In the tree fairs, "Shin no Tori" Chokoku-ji of Asakusa was most famous because a statue of Washimyoken Bodhisattva was enshrined in the temple in 1771, moreover, it was adjacent to Shin-Yoshiwara pleasure quarter at east side. Tori no Ichi of Chokoku-ji in Asakusa became famous town as Fair of Tori until today.

-"Charm of Bamboo Rake" & "Special Foods"-
A special thing on Tori no Ichi was "Bamboo Rake for good luck". A highly decorated bamboo rake was particular popular as goods to bring happiness and prosperity in business. It is said that to bring happiness for New Year is to change a bigger bamboo rake year by year.
On the other hand, the Temple of Chokoku-ji in Asakusa had sold a small bamboo rake with an ear of bunch rice as a charm.
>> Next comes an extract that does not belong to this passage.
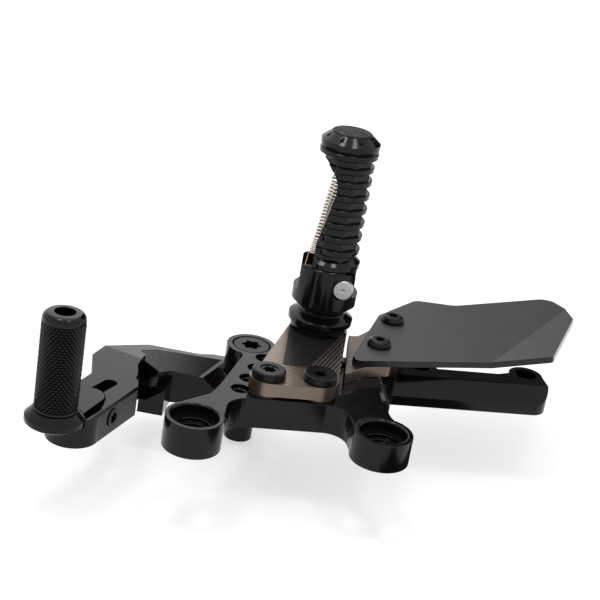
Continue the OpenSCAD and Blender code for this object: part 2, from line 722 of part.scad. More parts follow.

Today this bamboo rake is sold at temples of Tori and other shrines of Washi (Eagle) opening a fair.

There were other popular specialties (foods), "Kashira no Imo (steamed taro)" and "Koganemochi (Japanese rice cake)". They were poplar and sold to people who hope to be succeeded business and wealth.
Today, only one shop sells "Kashira no Imo" and there is no shop to sell "Koganemochi". But in place of "Koganemochi", the Japanese cake called "Kirizansho" is sold in the Asakusa Tori no Ichi.